Zaterdag 6 april 2013
Trajcet: Le Crotoy – Bergues, 152 km
De eerste staalblauwe ochtend deze week, maar geen echte plannen meer voor deze laatste dag: al meteen een dilemma zo vroeg op de morgen tijdens deze laatste eindelijke vakantiedag ! We willen nog wel eens een stukje Franse passie proberen, maar daar boven in le Nord zijn die niet zo dik gezaaid en wat te denken van Bergues ? Op de valreep nog la Flandre, de Franse westhoek, echte Vlamingen voelen er zich dus gelijk thuis; maar ook al behoorlijk à l’ aise zoals in de rest van dit vreemde land en daarmee is het als reisbestemming net exotisch genoeg om het vakantiegevoel nog wat vast te houden. Zelfs de zon doet haar best om dat laatste helemaal compleet te maken !
Toen Danny Boon “Bienvenue chez les Ch’tis” op het witte doek bracht, zagen de Berguenards hun kans schoon om hun stad in het voetlicht te plaatsen en het dagjestoerisme wat aan te zwengelen. Vijf jaar na datum leggen ze nog dagelijks een beëdigde gids in om u in ruil voor een schamele vergoeding alle mooie hoekjes en kantjes van hun Vauban-vestingsstadje te tonen die nooit de directors’ cut haalden; de petite histoire van de filmset krijgen we er gratis bij. Het is écht lente en in de zon zelfs al behaaglijk warm, zelfs de wetenschap dat Sint-Winoksbergen een Zuid-Vlaamse ontstaansgeschiedenis kent en dat hun plaatselijke dialect dus feitelijke het platste West-Vlaams is dat men zich kan voorstellen, waardoor de echte Berguois geen ‘Ch’ti’ spreken – een verzameling sterk bij het Frans aanleunende Picardische dialecten die in Le Nord gesproken werden – laat staan ‘Ch’timi’ zijn, kan de pret niet bederven.
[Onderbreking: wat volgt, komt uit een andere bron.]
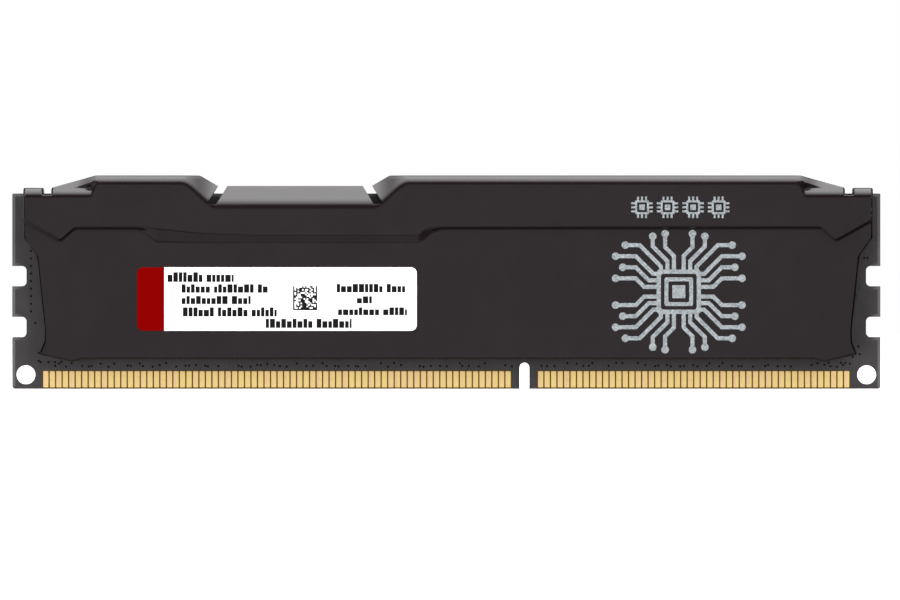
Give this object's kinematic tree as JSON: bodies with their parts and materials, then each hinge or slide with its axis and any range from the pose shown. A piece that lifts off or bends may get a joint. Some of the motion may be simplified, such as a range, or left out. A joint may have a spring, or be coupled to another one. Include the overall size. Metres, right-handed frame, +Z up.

Wij draaien graag mee met het circus, zelfs met het bitter hoppige en gelijknamige bier – dat wel degelijk bij de Ch’ti in Bénifontaine gebrouwen wordt – kan ik al aardig overweg. Met de taal nog steeds niet, ik weet na het nuttigen van talrijke Ch’tietjes helaas nog altijd niet meer dan dat ze levendig gehouden wordt rond de driehoek Armentières, Lille en Lens. Hoog tijd om de innerlijke mens te versterken in Le Breugel, een aanrader voor al wie er ooit in de buurt vertoeft.